WHAT IS BEING ASKED: Quote exactly the lines spanning from the top of the data below to the line that contains "to the crown.", including both.

CAD and scene scripts:
★ ★ ★ ★

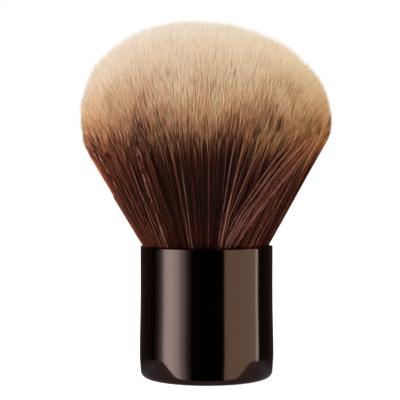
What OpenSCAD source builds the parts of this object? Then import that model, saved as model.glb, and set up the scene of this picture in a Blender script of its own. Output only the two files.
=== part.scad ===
// Kabuki makeup brush: a dense domed head of two-tone fibres, potted in a short drawn metal handle.
// Millimetres. The origin is the centre of the flat foot, and +Z runs up the handle to the crown.

/* [Handle shell] */
// Outer diameter of the drawn handle
handle_d = 32; // [30:0.5:36]
// Height of the handle, from the foot to the rim
handle_h = 31.8; // [29:0.2:38]
// Wall of the drawn shell
shell_wall = 0.45; // [0.35:0.05:0.7]
// Thickness of the shell's closed foot
shell_floor = 0.6; // [0.4:0.1:1]
// Rounding between the foot and the side
foot_r = 2.5; // [1.5:0.1:3.5]

/* [Base weight] */
// Chamfer on both edges of the steel slug that weights the foot
weight_chamfer = 0.6; // [0.3:0.1:1]
// Thickness of the tape that holds the slug down
tape_t = 0.3; // [0.2:0.1:0.5]
// Width left free around the tape, inside the slug's edge
tape_inset = 1.2; // [0.8:0.1:2]

/* [Liner] */
// Wall of the moulded liner
liner_wall = 0.8; // [0.6:0.1:1.2]
// Thickness of the liner's floor
liner_floor = 1.5; // [1:0.1:2]
// Number of crush ribs outside the liner
crush_ribs = 24; // [12:4:36]
// Height of the crush ribs
crush_rib_h = 0.4; // [0.3:0.1:0.6]
// Width of the crush ribs
crush_rib_w = 1; // [0.6:0.1:1.4]
// Number of ribs that grip the slug
grip_ribs = 8; // [4:2:12]
// Width of the ribs that grip the slug
grip_rib_w = 1.6; // [1:0.1:2.4]
// Number of slots in the liner's mouth
mouth_slots = 4; // [3:1:6]
// Width of the slots in the liner's mouth
mouth_slot_w = 2.4; // [1.6:0.2:4]
// Depth of the slots in the liner's mouth
mouth_slot_h = 7; // [4:0.5:10]
// Vent in the liner's floor, for the glue
vent_d = 6; // [3:0.5:10]

/* [Ferrule] */
// Wall of the inner ferrule
ferrule_wall = 0.5; // [0.3:0.05:0.6]
// Radius of the rolled bead on the ferrule's mouth
lip_r = 0.45; // [0.35:0.05:0.6]
// Radius of the tool that presses the crimps
crimp_r = 0.8; // [0.6:0.1:1]
// Depth of the crimps that lock the resin
crimp_depth = 0.3; // [0.1:0.05:0.4]
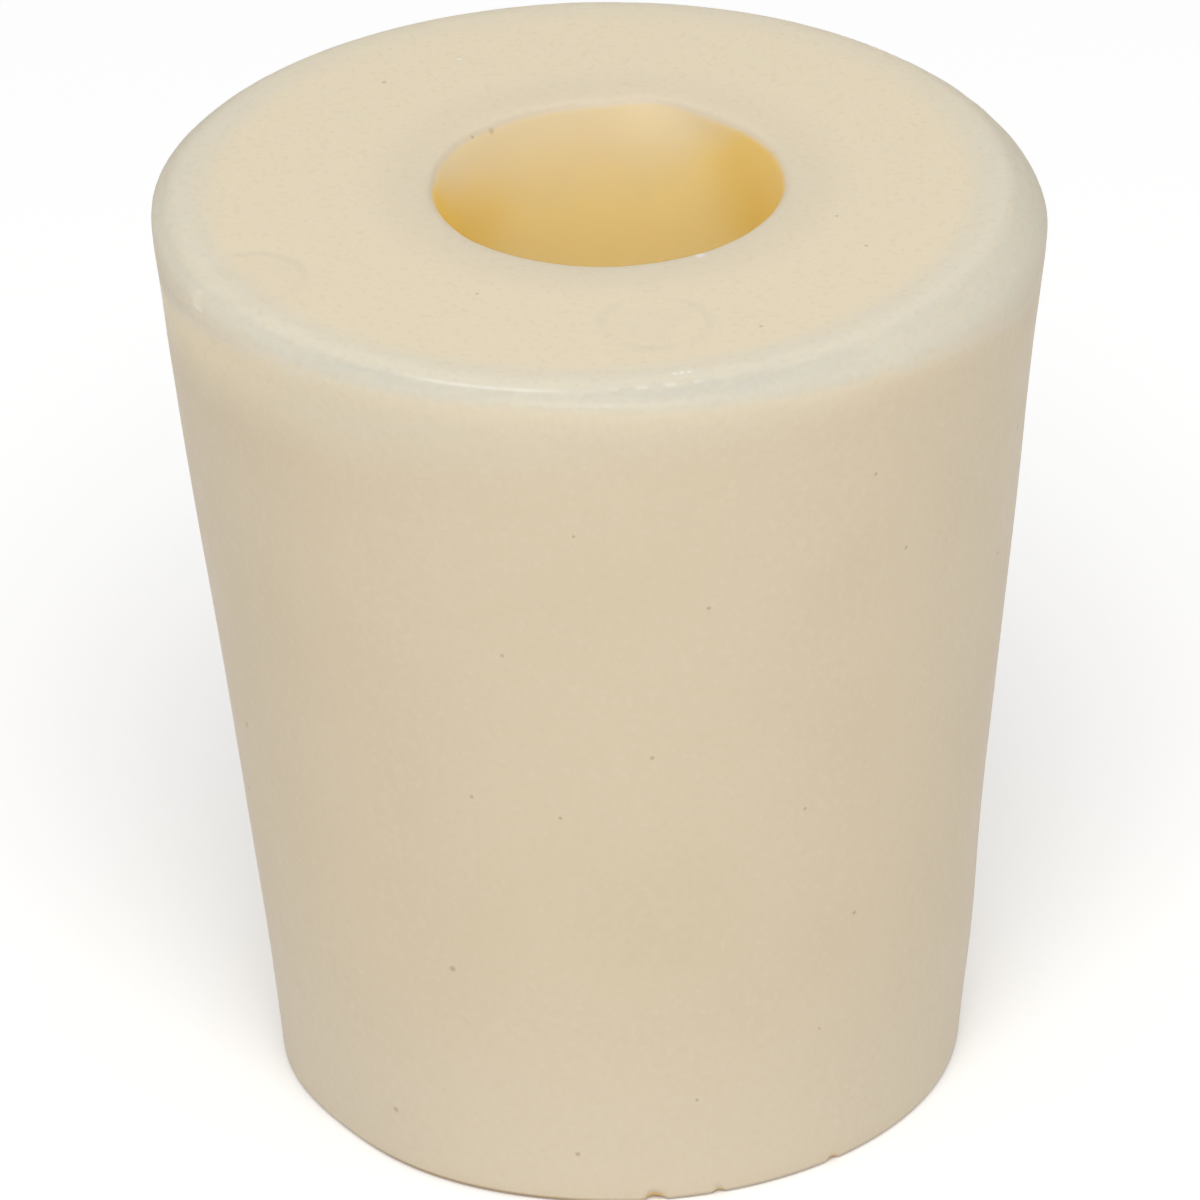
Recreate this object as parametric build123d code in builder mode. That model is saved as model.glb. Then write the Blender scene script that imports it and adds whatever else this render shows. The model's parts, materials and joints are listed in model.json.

★ ★ ★ ★

FINISHED TASK:
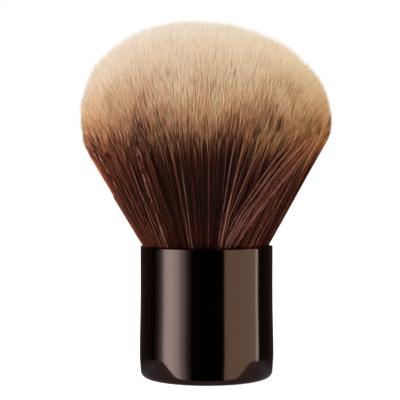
What OpenSCAD source builds the parts of this object? Then import that model, saved as model.glb, and set up the scene of this picture in a Blender script of its own. Output only the two files.
=== part.scad ===
// Kabuki makeup brush: a dense domed head of two-tone fibres, potted in a short drawn metal handle.
// Millimetres. The origin is the centre of the flat foot, and +Z runs up the handle to the crown.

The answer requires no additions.